● DATA LISTING:
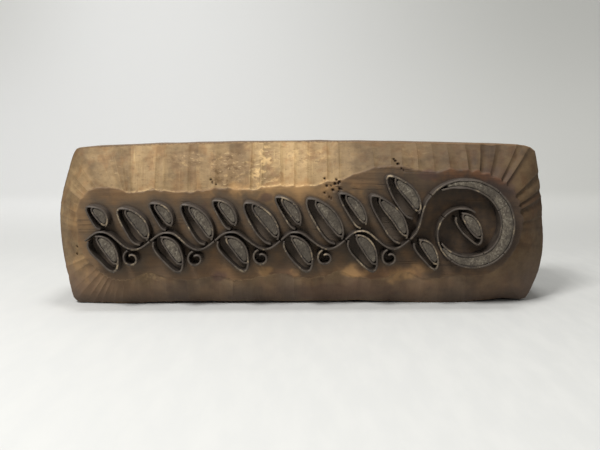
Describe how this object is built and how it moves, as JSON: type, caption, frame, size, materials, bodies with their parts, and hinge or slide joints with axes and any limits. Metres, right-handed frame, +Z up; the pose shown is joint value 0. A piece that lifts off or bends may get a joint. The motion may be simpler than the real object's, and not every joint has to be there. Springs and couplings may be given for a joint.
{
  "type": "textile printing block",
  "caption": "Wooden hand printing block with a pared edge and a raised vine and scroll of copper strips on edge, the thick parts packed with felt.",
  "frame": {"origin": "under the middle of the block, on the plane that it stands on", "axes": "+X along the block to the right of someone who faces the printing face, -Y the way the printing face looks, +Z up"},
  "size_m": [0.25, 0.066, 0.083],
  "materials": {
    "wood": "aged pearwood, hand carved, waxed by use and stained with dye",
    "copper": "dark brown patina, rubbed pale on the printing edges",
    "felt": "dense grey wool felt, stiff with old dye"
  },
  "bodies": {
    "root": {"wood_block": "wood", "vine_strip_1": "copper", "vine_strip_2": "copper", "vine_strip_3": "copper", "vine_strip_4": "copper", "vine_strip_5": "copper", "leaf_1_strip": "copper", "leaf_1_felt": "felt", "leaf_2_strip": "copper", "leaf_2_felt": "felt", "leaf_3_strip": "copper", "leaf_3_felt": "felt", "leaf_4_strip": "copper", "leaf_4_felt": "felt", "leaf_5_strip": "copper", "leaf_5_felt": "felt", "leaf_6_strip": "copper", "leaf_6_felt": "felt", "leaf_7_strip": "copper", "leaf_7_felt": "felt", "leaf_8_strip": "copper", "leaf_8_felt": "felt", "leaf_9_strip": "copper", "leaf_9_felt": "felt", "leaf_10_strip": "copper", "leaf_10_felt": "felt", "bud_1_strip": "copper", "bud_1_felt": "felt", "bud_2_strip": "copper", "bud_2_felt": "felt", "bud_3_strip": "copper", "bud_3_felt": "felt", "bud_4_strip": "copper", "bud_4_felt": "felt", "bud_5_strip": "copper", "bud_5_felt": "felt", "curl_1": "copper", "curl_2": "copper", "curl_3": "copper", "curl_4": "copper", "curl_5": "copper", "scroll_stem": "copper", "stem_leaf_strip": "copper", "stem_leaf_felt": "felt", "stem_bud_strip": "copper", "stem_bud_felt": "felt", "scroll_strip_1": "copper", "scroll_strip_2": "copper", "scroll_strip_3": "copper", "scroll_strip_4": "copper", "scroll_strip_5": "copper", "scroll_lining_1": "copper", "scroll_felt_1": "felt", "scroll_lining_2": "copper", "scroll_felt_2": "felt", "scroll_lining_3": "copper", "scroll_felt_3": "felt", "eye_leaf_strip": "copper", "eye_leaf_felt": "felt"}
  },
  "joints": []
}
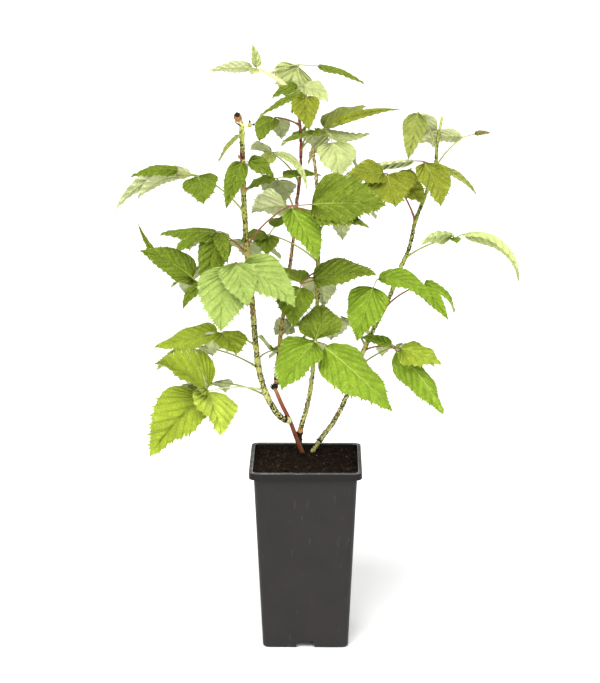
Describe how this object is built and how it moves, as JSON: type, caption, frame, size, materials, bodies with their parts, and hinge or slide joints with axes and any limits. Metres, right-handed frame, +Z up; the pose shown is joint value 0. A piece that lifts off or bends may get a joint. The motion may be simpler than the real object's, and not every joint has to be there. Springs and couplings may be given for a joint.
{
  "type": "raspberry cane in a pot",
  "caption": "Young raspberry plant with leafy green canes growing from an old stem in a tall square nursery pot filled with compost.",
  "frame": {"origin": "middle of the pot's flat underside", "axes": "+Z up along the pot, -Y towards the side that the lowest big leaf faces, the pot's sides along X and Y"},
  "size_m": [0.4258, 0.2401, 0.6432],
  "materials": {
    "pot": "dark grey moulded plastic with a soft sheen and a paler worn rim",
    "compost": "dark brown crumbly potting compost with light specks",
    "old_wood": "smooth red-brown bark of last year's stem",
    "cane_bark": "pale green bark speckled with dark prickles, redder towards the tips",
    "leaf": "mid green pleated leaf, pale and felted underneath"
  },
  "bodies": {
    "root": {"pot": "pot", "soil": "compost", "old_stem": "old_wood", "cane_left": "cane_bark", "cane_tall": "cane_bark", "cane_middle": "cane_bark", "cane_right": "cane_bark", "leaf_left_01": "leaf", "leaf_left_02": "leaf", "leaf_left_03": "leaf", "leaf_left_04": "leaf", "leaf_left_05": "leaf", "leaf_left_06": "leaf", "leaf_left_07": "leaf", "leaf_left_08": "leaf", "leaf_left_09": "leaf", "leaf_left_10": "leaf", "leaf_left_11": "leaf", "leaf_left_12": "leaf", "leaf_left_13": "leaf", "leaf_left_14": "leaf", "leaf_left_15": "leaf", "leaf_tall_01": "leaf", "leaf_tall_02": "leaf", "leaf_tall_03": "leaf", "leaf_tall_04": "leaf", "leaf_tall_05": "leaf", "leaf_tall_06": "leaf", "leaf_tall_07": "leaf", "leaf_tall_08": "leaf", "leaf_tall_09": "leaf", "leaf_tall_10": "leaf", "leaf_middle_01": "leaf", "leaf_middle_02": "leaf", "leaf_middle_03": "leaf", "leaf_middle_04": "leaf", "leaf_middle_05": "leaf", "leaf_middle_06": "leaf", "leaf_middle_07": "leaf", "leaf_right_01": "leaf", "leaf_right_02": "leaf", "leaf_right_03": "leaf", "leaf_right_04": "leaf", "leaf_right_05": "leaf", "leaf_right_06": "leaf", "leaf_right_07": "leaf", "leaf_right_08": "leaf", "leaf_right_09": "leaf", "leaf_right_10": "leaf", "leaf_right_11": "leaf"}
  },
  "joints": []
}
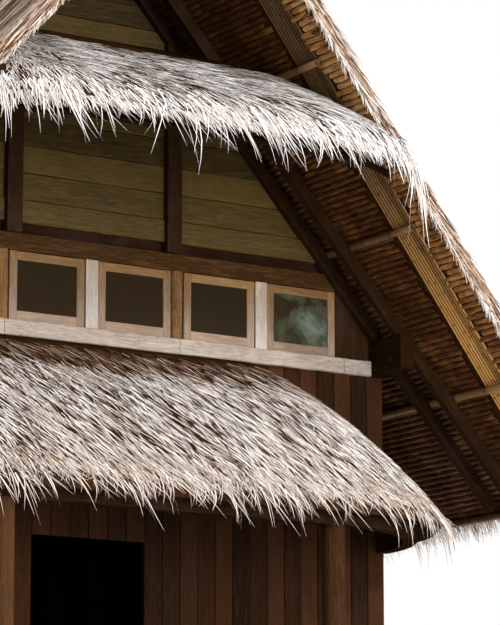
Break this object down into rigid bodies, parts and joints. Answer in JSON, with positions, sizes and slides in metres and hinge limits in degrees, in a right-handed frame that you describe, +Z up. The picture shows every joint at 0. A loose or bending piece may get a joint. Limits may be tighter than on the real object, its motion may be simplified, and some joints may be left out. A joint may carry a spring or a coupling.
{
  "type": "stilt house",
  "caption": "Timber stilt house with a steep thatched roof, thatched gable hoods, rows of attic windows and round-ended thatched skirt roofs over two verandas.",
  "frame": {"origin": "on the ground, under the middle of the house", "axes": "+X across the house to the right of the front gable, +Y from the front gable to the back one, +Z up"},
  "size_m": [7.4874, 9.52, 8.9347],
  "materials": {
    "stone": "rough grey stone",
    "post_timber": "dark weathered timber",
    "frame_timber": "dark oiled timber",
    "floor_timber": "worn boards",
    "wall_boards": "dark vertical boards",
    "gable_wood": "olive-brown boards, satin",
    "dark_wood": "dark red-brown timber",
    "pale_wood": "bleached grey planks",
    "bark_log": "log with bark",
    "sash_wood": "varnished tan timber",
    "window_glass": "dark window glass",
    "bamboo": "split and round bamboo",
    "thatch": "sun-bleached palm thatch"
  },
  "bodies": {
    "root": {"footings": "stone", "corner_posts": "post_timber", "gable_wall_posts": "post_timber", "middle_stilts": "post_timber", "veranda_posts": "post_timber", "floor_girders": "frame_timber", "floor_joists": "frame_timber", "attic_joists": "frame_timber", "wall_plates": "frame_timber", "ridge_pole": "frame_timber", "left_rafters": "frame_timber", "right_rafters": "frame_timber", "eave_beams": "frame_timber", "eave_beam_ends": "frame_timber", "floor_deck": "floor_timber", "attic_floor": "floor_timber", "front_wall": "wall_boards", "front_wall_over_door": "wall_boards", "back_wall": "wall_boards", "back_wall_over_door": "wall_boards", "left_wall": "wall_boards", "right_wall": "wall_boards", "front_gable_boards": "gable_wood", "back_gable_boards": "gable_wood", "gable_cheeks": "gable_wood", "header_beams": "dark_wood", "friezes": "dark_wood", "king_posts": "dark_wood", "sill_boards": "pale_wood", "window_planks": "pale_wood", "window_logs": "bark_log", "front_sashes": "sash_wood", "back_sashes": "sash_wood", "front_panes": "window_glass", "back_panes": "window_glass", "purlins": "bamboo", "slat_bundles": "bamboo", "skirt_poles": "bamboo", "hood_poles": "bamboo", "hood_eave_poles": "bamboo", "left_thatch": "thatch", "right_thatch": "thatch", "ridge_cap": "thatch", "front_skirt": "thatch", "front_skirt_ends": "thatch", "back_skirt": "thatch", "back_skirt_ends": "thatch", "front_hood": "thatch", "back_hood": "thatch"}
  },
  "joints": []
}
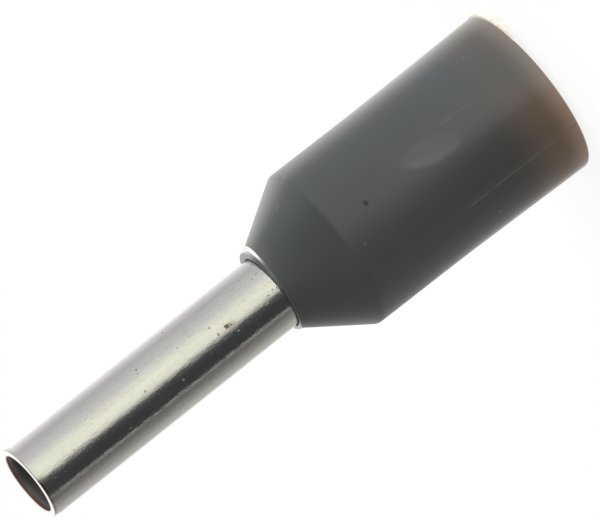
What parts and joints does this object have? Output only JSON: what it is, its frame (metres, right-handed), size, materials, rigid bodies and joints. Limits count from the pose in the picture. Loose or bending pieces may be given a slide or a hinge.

● TASK DIRECTIONS: Work through the data and report how many of its lines hold the word "from", giving only the figure.

● TASK OUTPUT: 3